STEP SEVEN: Putting the final pieces together
Now we’re getting to the really fun stuff! I cut manageable pieces from the styrofoam pool noodles (about 4.5 inches in length) – you can do this with scissors, but I found it much easier to do with a box cutter. [NOTE: I did this step in advance of the program and then just let my scientists choose their favorite color.] You take your fully taped motor assembly and push it into the hole inside the pool noodle piece, making sure that the on/off switch remains exposed for easy access. [NOTE: You should once again test your device to make sure no connections have come loose by turning it “on” at this point. If the motor is no longer turning on, simply pull it out of the styrofoam piece and retape where necessary.] Place rubber bands around the outside of the pool noodle piece near both the top and bottom of the piece. Attach as many markers as you want by pushing them under the rubber bands, with the inked ends sticking out from the opposite end of the on/off switch. Now give the piece a good test by placing it onto a piece of scrap paper and turning it on.
FINAL STEP: Decorate!
Now that you have a fully functioning device, truly transform it into an “artbot” by decorating your robot and giving it some real personality. I provided our scientists with pipe cleaners, googly eyes, feathers, and fun buttons. Some artbots can be made using plastic cups and the like, but the beauty of the styrofoam pool noodle pieces is that decorating is a snap!
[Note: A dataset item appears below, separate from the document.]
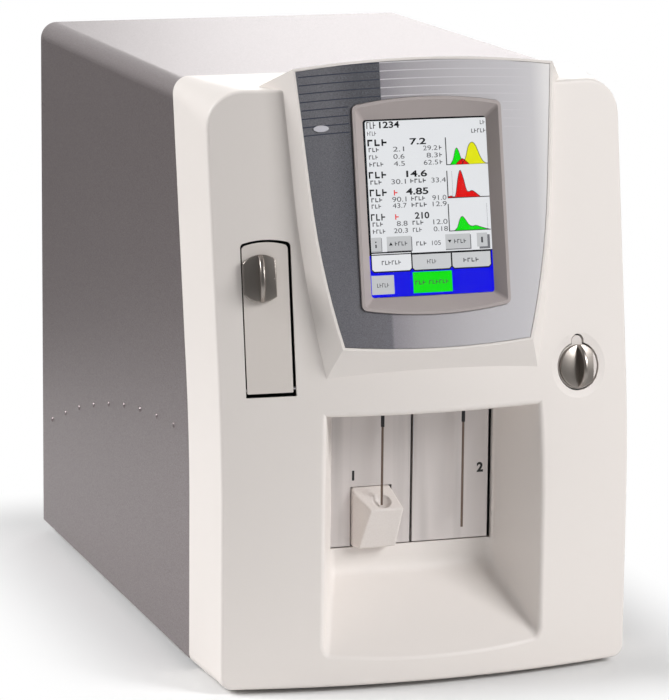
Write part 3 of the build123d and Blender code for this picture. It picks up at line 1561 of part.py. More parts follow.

All you need to do is push materials directly into the styrofoam – no glue or tape required.
Now you can just have some fun 🙂 I actually covered our usual program tables with paper so my scientists didn’t even have to worry about scrap paper. Once the artbots were assembled and decorated, my scientists had free reign of table surfaces to create their art. At some point, of course, the battery will likely wear out and you will need to pull the motor assembly out of the styrofoam, remove the tape, and replace the battery. But that’s a simple price to pay for such a fun gadget!